Public housing estate in Hong Kong

Tin Shing Court (天盛苑) is a Home Ownership Scheme court developed by the Hong Kong Housing Authority in Tin Shui Wai, New Territories, Hong Kong, near Tin Yiu Estate, Light Rail Tin Yiu stop and Tin Shui Wai stop as well as MTR Tin Shui Wai station.
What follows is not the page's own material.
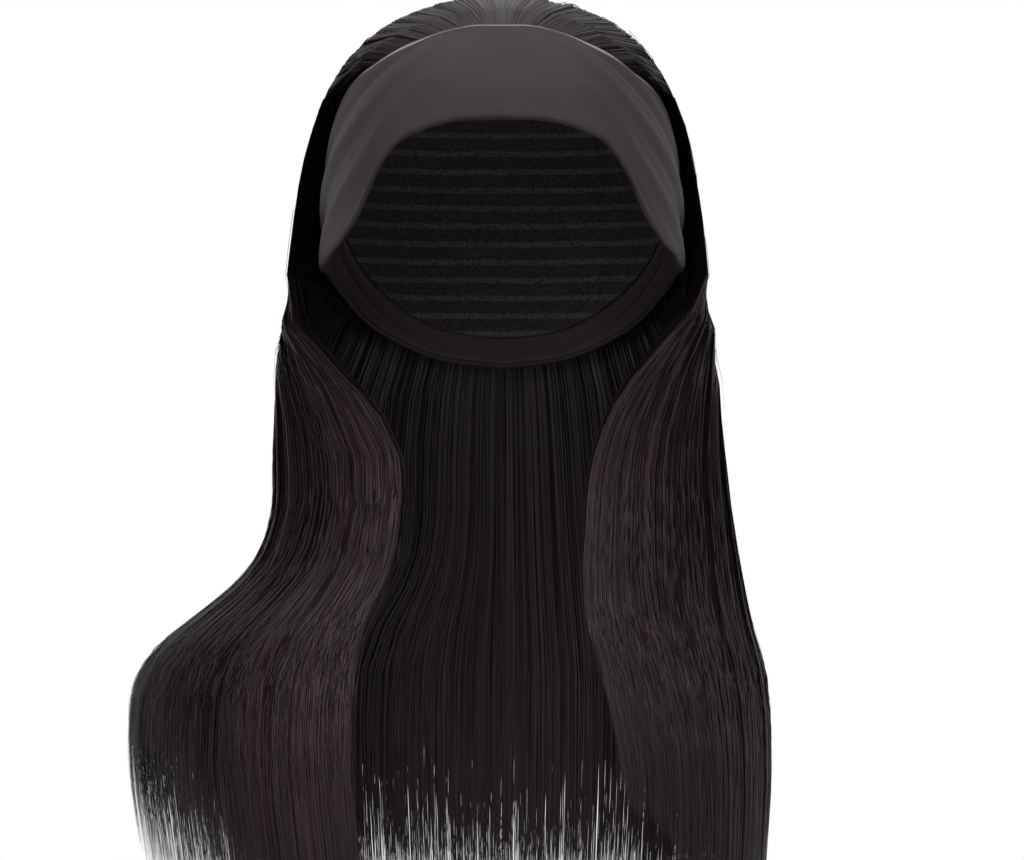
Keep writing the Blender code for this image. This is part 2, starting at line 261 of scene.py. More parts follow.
# Floor, lights and camera
FLOOR_RADIUS = 0.6
FLOOR_GAP = 0.03
LIGHTS = [
    # name, place, size, power
    ("front_light", (-0.5, -1.9, 0.7), 1.2, 19.0),
    ("right_light", (1.3, -1.2, 0.5), 0.9, 7.0),
    ("top_light", (0.0, -0.3, 1.3), 0.9, 16.0),
]
LIT_POINT = (0.0, 0.0, -0.15)
CAMERA_DISTANCE = 2.4
SCALE_DEPTH = 0.03


class HairSizes(bpy.types.PropertyGroup):
    """Sizes and colours of the hair."""

    length: bpy.props.FloatProperty(
        name="Length", description="From the crown to the longest tips", default=0.435, unit="LENGTH"
    )
    rim_drop: bpy.props.FloatProperty(
        name="Rim", description="Drop at which the hair leaves the head", default=0.118, unit="LENGTH"
    )
    depth: bpy.props.FloatProperty(
        name="Depth", description="Depth of the hanging hair", default=0.010, unit="LENGTH"
    )
    crown_lift: bpy.props.FloatProperty(
        name="Crown lift", description="Height of the hair over the crown", default=0.012, unit="LENGTH"
    )
    left_lift: bpy.props.FloatProperty(
        name="Left lift", description="Lift beside the band on the left", default=0.014, unit="LENGTH"
    )
    right_lift: bpy.props.FloatProperty(
        name="Right lift", description="Lift beside the band on the right", default=0.0105, unit="LENGTH"
    )
    left_fullness: bpy.props.FloatProperty(
        name="Left fullness", description="Stand-off at the rim, left", default=0.023, unit="LENGTH"
    )
    right_fullness: bpy.props.FloatProperty(
        name="Right fullness", description="Stand-off at the rim, right", default=0.019, unit="LENGTH"
    )
    back_fullness: bpy.props.FloatProperty(
        name="Back fullness", description="Stand-off at the rim, behind", default=0.018, unit="LENGTH"
    )
    left_flare: bpy.props.FloatProperty(
        name="Left flare", description="Spread over the left shoulder", default=0.074, unit="LENGTH"
    )
    right_flare: bpy.props.FloatProperty(
        name="Right flare", description="Spread over the right shoulder", default=0.031, unit="LENGTH"
    )
    back_flare: bpy.props.FloatProperty(
        name="Back flare", description="Spread behind", default=0.015, unit="LENGTH"
    )
    front_reach: bpy.props.FloatProperty(
        name="Front reach", description="How far the front locks come forward", default=0.080, unit="LENGTH"
    )
    strand_width: bpy.props.FloatProperty(
        name="Strand width", description="Width of one strand", default=0.00046, unit="LENGTH", precision=5
    )
    root_colour: bpy.props.FloatVectorProperty(
        name="Colour",
        description="Main colour of the hair",
        subtype="COLOR",
        size=3,
        default=(0.0052, 0.0040, 0.0048),
    )
    tip_colour: bpy.props.FloatVectorProperty(
        name="Tip colour",
        description="Colour towards the tips",
        subtype="COLOR",
        size=3,
        default=(0.0100, 0.0068, 0.0082),
    )
    # Painted glow: a redder colour laid over the outermost strands, for light shining through the thin
    # hair.
    painted_glow_colour: bpy.props.FloatVectorProperty(
        name="Painted glow colour",
        description="Colour of the outermost strands",
        subtype="COLOR",
        size=3,
        default=(0.0165, 0.0085, 0.0100),
    )


class BandSizes(bpy.types.PropertyGroup):
    """Sizes and colours of the headband and the cap."""

    width: bpy.props.FloatProperty(
        name="Front width", description="Width over the forehead", default=0.0566, unit="LENGTH"
    )
    strap_width: bpy.props.FloatProperty(
        name="Strap width", description="Width round the nape", default=0.025, unit="LENGTH"
    )
    wall: bpy.props.FloatProperty(
        name="Cloth", description="Thickness of the folded cloth", default=0.0020, unit="LENGTH"
    )
    fold_height: bpy.props.FloatProperty(
        name="Fold height", description="Height of the gathers", default=0.0034, unit="LENGTH"
    )
    colour: bpy.props.FloatVectorProperty(
        name="Cloth colour",
        description="Colour of the band",
        subtype="COLOR",
        size=3,
        default=(0.0165, 0.0118, 0.0148),
    )
    piping_colour: bpy.props.FloatVectorProperty(
        name="Piping colour",
        description="Colour of the rear edge",
        subtype="COLOR",
        size=3,
        default=(0.210, 0.185, 0.200),
    )
    cap_colour: bpy.props.FloatVectorProperty(
        name="Cap colour",
        description="Colour of the cap's net",
        subtype="COLOR",
        size=3,
        default=(0.0075, 0.0062, 0.0068),
    )


def smooth_step(low, high, value):
    """0 below low, 1 above high and smooth between them."""
    share = np.clip((np.asarray(value, dtype=float) - low) / (high - low), 0.0, 1.0)
    return share * share * (3.0 - 2.0 * share)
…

It has totally 17 residential buildings completed in 1999.

==Houses==

| Name | Chinese name | Building type | Completed |
| Shing Choi House (Block A) | 盛彩閣 | Harmony 1 Option 7 (3.5 Generation) | 1999 |
| Shing Chiu House (Block B) | 盛昭閣 |
| Shing Yi House (Block C) | 盛頤閣 |
| Shing Yin House (Block D) | 盛賢閣 |
| Shing Kan House (Block E) | 盛勤閣 | Concord 1 Option 1 |
| Shing Chi House (Block F) | 盛志閣 |
| Shing Wui House (Block G) | 盛匯閣 | Concord 2 Option 2 |
| Shing Him House (Block H) | 盛謙閣 | Concord 1 Option 1 |
| Shing Yuet House (Block J) | 盛悅閣 |
| Shing Ting House (Block K) | 盛鼎閣 | Concord 1 Option 2 |
| Shing Hang House (Block L) | 盛亨閣 |
| Shing Yuk House (Block M) | 盛旭閣 |
| Shing Chun House (Block N) | 盛珍閣 |
| Shing Chuen House (Block O) | 盛泉閣 | Concord 1 Option 1 |
| Shing Yu House (Block P) | 盛譽閣 |
| Shing Kwan House (Block Q) | 盛坤閣 |
| Shing Lai House (Block R) | 盛麗閣 |

==Demographics==
According to the 2016 by-census, Tin Shing Court had a population of 20,664. The median age was 43.4 and the majority of residents (96.5 per cent) were of Chinese ethnicity. The average household size was 3.3 people. The median monthly household income of all households (i.e. including both economically active and inactive households) was HK$30,000.

==Politics==
For the 2019 District Council election, the estate fell within two constituencies. Most of the estate is located in the Tin Shing constituency, which is represented by Hau Man-kin. The remainder falls within the Shing Yan constituency, which is represented by Au Kwok-kuen.